## What is asked
Go through the listing below and gather every line with the word "code".
++++ Data to process
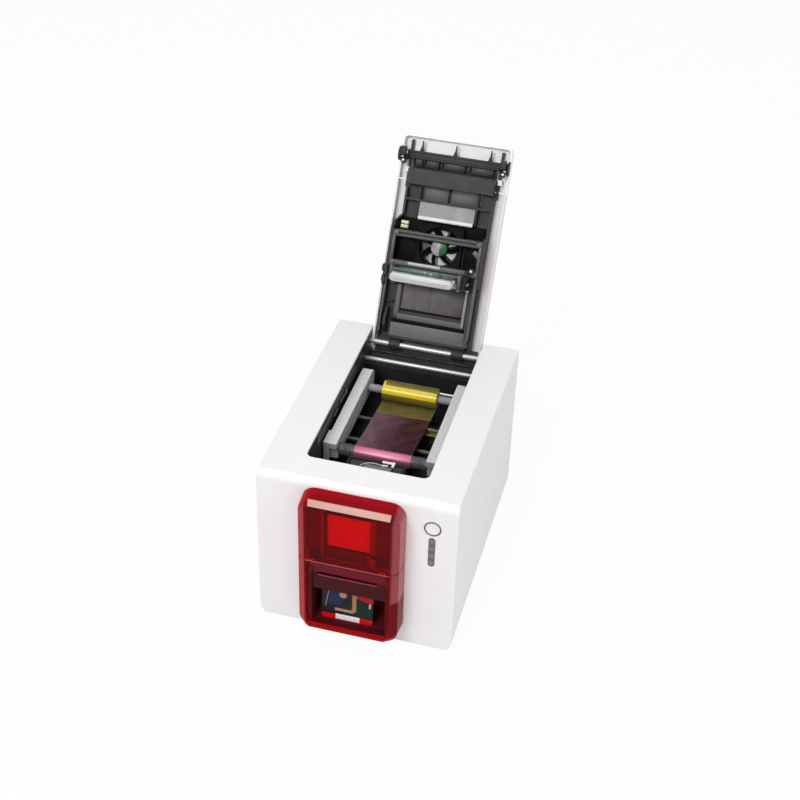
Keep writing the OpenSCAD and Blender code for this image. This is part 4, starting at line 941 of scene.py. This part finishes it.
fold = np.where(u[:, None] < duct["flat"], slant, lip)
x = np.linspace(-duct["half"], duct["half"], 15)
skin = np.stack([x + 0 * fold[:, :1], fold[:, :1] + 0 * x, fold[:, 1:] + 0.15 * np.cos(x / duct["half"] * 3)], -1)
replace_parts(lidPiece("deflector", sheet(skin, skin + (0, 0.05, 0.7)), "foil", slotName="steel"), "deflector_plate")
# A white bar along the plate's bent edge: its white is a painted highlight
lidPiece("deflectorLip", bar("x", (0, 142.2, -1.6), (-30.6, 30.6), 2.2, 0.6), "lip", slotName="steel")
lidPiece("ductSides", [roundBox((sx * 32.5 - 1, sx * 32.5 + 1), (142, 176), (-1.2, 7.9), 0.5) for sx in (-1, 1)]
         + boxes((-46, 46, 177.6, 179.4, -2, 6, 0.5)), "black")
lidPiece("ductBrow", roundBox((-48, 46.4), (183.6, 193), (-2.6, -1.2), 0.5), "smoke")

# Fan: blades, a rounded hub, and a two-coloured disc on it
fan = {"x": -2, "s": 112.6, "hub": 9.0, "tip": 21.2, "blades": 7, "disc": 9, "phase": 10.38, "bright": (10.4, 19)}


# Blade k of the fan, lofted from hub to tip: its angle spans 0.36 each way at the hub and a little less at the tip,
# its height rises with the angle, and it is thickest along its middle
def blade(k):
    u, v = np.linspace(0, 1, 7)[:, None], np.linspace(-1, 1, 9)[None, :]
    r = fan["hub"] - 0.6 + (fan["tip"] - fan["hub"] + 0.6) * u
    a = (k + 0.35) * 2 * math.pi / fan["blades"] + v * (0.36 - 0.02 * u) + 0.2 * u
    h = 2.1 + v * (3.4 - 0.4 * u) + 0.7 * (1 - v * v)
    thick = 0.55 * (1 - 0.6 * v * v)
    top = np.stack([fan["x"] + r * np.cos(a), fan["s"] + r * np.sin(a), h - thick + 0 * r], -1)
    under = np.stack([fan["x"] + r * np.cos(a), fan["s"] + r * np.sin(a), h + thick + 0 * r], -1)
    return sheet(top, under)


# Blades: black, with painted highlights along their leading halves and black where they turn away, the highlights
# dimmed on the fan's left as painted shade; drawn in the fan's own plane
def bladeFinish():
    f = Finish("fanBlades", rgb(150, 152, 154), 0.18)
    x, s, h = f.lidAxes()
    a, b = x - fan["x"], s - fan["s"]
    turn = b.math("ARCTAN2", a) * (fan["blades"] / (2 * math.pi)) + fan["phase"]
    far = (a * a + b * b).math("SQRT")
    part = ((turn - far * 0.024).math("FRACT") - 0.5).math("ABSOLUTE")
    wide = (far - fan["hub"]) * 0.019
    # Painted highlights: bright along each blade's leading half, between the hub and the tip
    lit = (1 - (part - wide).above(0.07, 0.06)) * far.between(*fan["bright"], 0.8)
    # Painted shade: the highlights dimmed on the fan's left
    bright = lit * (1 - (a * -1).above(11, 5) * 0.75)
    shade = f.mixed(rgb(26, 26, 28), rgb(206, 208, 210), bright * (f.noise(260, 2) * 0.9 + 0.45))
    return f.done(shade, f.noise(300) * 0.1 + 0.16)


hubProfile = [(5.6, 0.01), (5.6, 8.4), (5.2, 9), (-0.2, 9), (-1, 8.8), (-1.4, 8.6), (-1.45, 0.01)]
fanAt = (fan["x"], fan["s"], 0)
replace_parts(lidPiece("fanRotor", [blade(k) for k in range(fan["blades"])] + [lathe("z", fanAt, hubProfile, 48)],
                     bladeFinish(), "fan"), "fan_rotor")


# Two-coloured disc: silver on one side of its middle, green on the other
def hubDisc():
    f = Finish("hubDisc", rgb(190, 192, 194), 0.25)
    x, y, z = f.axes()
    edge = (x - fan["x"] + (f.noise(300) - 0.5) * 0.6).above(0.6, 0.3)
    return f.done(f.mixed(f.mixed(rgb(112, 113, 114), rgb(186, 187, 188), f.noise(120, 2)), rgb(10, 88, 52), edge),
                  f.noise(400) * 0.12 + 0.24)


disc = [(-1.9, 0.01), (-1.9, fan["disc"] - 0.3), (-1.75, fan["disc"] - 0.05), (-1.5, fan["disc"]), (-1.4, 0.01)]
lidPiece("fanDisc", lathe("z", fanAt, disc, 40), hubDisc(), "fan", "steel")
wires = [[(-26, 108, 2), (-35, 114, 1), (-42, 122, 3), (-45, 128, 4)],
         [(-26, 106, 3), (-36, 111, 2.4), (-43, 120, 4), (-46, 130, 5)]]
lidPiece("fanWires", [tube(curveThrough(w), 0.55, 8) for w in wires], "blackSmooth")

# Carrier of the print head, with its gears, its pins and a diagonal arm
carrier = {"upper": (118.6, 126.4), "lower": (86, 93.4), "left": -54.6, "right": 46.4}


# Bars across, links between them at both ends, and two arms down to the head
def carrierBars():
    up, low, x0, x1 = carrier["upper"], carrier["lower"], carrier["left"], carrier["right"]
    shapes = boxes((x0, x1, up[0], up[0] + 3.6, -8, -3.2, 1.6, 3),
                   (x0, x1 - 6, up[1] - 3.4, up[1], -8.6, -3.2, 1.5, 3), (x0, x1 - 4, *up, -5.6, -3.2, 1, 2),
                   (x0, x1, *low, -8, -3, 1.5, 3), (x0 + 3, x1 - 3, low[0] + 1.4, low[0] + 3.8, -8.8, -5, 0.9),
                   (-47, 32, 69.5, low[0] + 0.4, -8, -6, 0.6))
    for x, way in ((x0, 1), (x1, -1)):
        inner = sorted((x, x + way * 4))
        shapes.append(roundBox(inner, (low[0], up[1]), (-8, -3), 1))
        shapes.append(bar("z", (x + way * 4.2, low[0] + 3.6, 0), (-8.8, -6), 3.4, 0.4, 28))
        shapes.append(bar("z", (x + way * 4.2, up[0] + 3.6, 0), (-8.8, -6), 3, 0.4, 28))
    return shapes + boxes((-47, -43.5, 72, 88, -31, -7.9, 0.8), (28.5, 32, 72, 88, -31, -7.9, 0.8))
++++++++
++++ Data to process
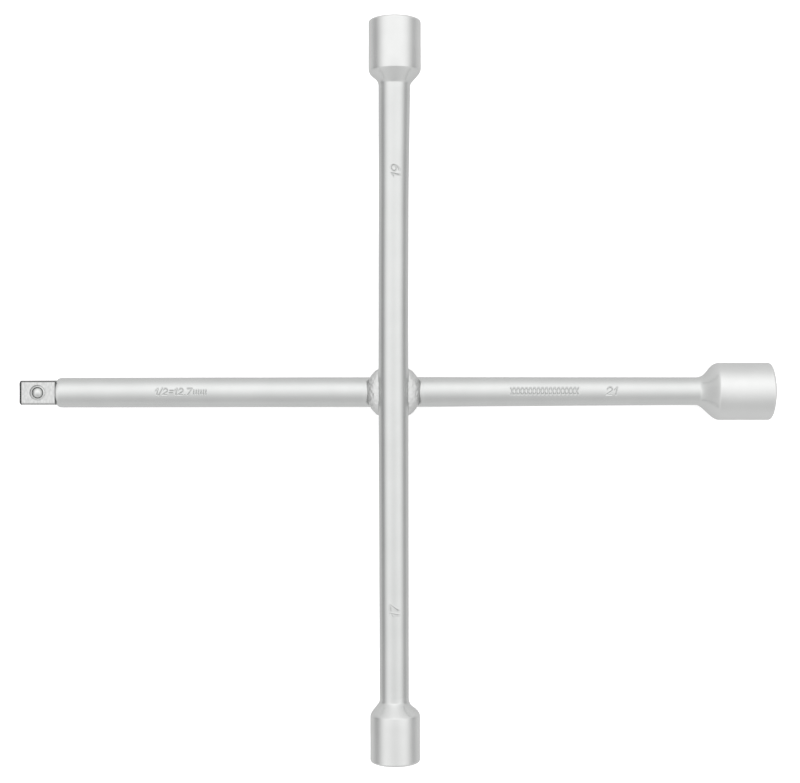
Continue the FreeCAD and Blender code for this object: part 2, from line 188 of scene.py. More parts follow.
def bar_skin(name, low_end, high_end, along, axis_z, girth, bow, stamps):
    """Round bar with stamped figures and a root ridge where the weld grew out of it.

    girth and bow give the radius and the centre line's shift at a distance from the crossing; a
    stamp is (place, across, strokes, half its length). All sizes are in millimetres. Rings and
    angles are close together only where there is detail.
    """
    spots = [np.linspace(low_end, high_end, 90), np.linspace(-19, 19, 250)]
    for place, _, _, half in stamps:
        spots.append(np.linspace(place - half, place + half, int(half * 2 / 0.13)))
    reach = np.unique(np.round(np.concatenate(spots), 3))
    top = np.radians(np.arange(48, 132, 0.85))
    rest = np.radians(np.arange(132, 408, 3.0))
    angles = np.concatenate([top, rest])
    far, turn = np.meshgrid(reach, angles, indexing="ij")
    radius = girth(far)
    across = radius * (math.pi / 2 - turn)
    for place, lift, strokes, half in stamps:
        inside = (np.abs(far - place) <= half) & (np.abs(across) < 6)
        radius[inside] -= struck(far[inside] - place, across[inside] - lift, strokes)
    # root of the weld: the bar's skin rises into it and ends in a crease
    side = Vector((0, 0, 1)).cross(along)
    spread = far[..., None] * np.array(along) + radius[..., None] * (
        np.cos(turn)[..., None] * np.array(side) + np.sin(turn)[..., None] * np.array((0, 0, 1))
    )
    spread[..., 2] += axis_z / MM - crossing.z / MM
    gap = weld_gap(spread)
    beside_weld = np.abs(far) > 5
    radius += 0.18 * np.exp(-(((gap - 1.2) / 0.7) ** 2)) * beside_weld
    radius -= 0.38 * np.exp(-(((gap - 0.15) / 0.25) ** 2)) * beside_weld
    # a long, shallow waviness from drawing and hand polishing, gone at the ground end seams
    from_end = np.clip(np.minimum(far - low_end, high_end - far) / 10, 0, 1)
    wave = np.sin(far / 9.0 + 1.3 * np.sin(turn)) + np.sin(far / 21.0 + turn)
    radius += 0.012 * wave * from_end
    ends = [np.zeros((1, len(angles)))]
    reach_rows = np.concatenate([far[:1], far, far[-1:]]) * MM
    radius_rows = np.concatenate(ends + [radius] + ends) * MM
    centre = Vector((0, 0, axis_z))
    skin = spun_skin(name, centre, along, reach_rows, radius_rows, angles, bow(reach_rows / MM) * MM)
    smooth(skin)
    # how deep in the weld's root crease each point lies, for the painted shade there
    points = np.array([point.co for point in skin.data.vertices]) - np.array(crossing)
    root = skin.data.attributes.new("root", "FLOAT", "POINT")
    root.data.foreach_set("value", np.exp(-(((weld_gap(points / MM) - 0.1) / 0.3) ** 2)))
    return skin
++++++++
## Worked solution
Keep writing the OpenSCAD and Blender code for this image. This is part 4, starting at line 941 of scene.py. This part finishes it.
Continue the FreeCAD and Blender code for this object: part 2, from line 188 of scene.py. More parts follow.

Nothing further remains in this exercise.